Renwick’s second highly impressive article explores similar territory. It examines how the framing of dissident strategies for political change in Poland and Hungary in 1980s led to different outcomes in 1989 (semi-democratic elections in Poland; fully competitive elections in Hungary). The choice boiled down to demands for state pluralism (multi-party elections) or the legalization of independent social organization with a parcelling out pf political power (social corporatism). Both strategies had their supporters in the two case, but the dominant frame in Poland was that of social corporatism, in Hungary that of state pluralism. Renwick makes a convincing case that timing alone was not the key factor as the Hungarian opposition was demanding free elections in 1988, but is less convincing when arguing that the structure of the opposition was less important. The Hungarian opposition could hardly speak on behalf of a social organization that had never existed; the Poles could hardly ignore the Solidarity tradition. Ultimately, despite much excellent analysis the article gets bogged down in trying to find instances where it can be shown that ‘ideas mattered’ and structures/resources didn’t or didn’t explain all.

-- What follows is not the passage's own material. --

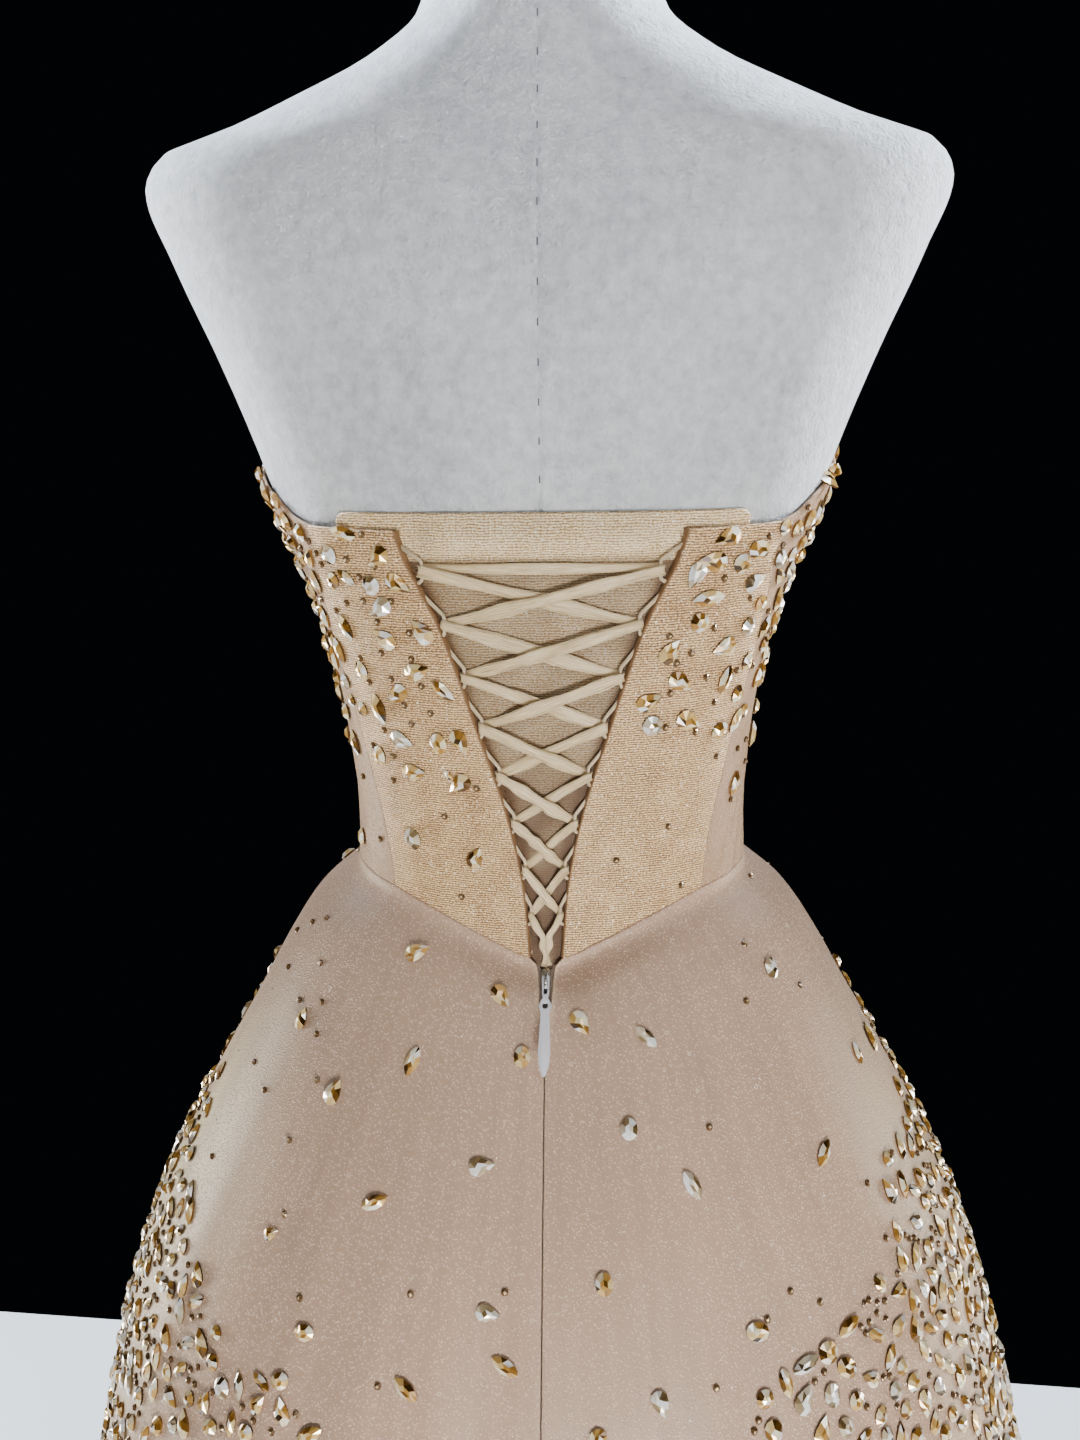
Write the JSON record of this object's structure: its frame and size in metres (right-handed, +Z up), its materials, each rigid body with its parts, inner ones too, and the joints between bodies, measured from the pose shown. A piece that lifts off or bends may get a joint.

This proves very difficult and leads to a very particular focus on different responses to similar reformed communist election laws in 1985 (allowing more than one candidate), although even here purely strategic considerations of how likely the regime was to block independents seems an equally credible explanation. Renwick also develops a kind of path dependent argument stressing the unhappy experience of the Polish Znak movement’s token representation in parliament 1950s, which has no Hungarian parallel. Ultimately, we have only a rich subtle, theoretically grounded description of mechanisms… (again).
Ideational analysis is a bitch…
A Renwick (2006), ‘Anti-Political or Just Anti-Communist? Varieties of Dissidence in East-Central Europe and Their Implications for the Development of Political Society’, EEPS 20 (2), 286-318.
A Renwick (2006), ‘Why Hungary and Poland Differed in 1989: The Role of Medium Term Frames in Explaining the Outcomes of Democratic Transition’, Democratization 12 (1), 36-57.